Increase likelihood of HOT updates on ci_builds
This is a follow-up to the discussion in gitlab-com/gl-infra/production#4486 (comment 570520539).
We've had numerous occasions of CI queuing queries slow down in the recent weeks. The query timings look like a saw tooth pattern:
We have tried to improve the situation with a targeted index to facilitate an index-only scan: #327142 (closed) The index is being picked up and we do performan an index-only scan. However, there's an unexpected large amount of heap fetches we need to do in order to lookup visibility information. We suspect this is due to a high number of updates to a new build record.
In more detail, the number of pages fetched per tuple returned varies from 30 to more than 65:
The reason for this is believed to be a high number of updates to new build records. There is two actions we should consider in order to improve this:
- Decrease
fillfactorforci_builds - Remove index on
ci_builds.updated_atif we can
Reasoning for fillfactor
A lower fillfactor on the table increases our chances to find enough space for a new tuple version to go into the same page. We basically reserve some space on the page for updates. This in turn can decrease the likelihood of an updated tuple version to go into an entirely different page - hence returning the amount of pages we need to scan for visibility information during the index scan.
Reasoning for index removal
HOT updates have the same effect: The updated tuple version goes into the same page (leveraging HOT), instead of a different page we have to scan for visibility.
There are two pre-requisites for HOT:
- Enough space in the page (another reason to decrease fillfactor)
- The UPDATE does not modify an indexed column.
The latter is the reason to remove the index on updated_at. This column is being maintained by Rails automatically, whenever the record changes. That is, we should expect to see a changed updated_at with any update. Since this column is indexed, this effectively prevents HOT from doing its thing.
Status
We have tuned the fillfactor on the ci_builds table from 100% (default) to 80% (reserves 20% of space in each block for future updates).
Unfortunately this did not improve the duration of "The Big Query". Yesterday we realized that the combination of rows in this table being both wide and going through several mutations before being vacuumed means that it may not be possible to get a high percentage of HOT updates for the normal application workload (not counting the one-time background migration). Running the experiment today (2021-05-13) seems to confirm that conclusion. The current hypothesis is that this table's rows are too wide and are updated too often for a meaningful percentage of row-versions to fit in the space reserved by fillfactor.

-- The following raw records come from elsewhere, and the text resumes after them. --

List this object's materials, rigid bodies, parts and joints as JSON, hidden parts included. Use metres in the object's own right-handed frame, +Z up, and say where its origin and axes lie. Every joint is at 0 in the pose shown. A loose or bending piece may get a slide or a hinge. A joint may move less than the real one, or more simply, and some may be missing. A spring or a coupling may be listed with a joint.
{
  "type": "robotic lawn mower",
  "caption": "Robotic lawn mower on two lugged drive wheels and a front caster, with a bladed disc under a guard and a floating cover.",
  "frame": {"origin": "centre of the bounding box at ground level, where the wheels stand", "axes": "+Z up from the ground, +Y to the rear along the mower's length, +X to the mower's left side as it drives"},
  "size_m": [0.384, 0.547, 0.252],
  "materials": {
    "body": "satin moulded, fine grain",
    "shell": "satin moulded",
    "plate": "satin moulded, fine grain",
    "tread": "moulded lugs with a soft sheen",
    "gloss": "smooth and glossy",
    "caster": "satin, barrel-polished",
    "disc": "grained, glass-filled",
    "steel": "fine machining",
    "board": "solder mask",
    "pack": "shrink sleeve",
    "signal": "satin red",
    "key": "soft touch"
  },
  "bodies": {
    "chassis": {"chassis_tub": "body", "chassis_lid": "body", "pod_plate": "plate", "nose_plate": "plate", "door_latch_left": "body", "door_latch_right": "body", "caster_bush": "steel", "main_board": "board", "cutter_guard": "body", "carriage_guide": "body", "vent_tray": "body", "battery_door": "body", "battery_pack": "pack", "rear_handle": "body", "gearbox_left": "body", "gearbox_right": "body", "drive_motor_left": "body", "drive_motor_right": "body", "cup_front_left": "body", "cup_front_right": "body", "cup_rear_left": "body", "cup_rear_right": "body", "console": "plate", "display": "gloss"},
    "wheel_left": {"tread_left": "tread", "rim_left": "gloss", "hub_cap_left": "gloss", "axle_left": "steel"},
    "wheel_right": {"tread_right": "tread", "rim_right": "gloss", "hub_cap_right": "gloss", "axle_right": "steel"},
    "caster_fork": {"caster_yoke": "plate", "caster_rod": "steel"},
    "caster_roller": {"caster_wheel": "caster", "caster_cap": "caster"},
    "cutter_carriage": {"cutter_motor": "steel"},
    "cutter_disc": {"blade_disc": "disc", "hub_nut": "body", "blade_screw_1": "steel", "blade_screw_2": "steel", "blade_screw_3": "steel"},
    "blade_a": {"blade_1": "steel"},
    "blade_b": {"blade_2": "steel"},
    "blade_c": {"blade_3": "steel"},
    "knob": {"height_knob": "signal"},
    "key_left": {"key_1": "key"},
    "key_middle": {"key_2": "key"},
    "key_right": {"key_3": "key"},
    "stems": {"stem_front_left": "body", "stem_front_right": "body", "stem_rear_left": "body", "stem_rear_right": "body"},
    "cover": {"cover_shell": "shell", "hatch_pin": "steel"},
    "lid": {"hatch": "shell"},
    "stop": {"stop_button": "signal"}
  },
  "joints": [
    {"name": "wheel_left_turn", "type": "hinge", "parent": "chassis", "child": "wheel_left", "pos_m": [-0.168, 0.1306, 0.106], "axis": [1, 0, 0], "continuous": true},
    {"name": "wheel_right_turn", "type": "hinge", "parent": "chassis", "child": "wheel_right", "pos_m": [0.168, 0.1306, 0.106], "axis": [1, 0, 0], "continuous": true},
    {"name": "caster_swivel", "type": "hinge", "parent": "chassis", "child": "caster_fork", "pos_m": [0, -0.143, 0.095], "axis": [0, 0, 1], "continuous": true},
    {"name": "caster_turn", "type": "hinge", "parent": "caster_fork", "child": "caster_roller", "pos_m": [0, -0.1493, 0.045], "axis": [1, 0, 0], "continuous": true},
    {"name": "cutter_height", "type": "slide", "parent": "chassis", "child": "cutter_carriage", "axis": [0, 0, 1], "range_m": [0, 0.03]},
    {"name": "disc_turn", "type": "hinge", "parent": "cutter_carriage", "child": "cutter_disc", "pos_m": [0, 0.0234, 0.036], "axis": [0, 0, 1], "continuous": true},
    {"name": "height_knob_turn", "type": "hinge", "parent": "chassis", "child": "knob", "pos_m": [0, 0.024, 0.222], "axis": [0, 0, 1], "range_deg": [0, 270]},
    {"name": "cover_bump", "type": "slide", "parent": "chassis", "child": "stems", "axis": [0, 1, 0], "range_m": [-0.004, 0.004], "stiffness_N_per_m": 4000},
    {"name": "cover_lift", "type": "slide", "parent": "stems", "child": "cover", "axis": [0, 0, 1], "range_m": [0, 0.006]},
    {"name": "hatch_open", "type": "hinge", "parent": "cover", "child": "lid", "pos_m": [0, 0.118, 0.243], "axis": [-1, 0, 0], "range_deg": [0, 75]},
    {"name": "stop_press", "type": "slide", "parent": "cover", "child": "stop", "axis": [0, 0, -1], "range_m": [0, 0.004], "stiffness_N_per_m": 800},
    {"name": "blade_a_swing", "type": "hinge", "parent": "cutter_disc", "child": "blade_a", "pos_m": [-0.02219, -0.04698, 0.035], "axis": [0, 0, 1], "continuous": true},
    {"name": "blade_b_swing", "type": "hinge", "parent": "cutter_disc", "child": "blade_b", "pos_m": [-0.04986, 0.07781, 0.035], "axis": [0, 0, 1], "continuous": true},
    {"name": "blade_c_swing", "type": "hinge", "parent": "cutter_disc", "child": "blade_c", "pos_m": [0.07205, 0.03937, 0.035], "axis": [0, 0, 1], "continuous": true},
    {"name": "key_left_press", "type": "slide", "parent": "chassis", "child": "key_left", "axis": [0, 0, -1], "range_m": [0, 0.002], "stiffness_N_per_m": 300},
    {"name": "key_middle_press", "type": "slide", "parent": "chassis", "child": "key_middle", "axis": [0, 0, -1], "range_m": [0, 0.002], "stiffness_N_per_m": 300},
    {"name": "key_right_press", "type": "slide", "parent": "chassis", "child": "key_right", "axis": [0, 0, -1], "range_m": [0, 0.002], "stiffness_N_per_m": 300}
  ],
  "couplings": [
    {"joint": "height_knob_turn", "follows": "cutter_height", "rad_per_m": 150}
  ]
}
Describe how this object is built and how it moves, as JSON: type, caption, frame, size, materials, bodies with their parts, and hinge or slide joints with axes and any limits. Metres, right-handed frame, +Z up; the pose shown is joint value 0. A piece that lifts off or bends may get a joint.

With what we know now, #329764 (closed) seems like our best option.
As of 2021-05-11, this was our high-level status summary: gitlab-com/gl-infra/production#4486 (comment 573068599)
As of 2021-05-13, this summarized the results of the fillfactor experiment:
- Data and graphs: gitlab-com/gl-infra/production#4585 (comment 575320959)
- Interpretations: #330507 (comment 575309623) and gitlab-com/gl-infra/production#4585 (comment 575273624)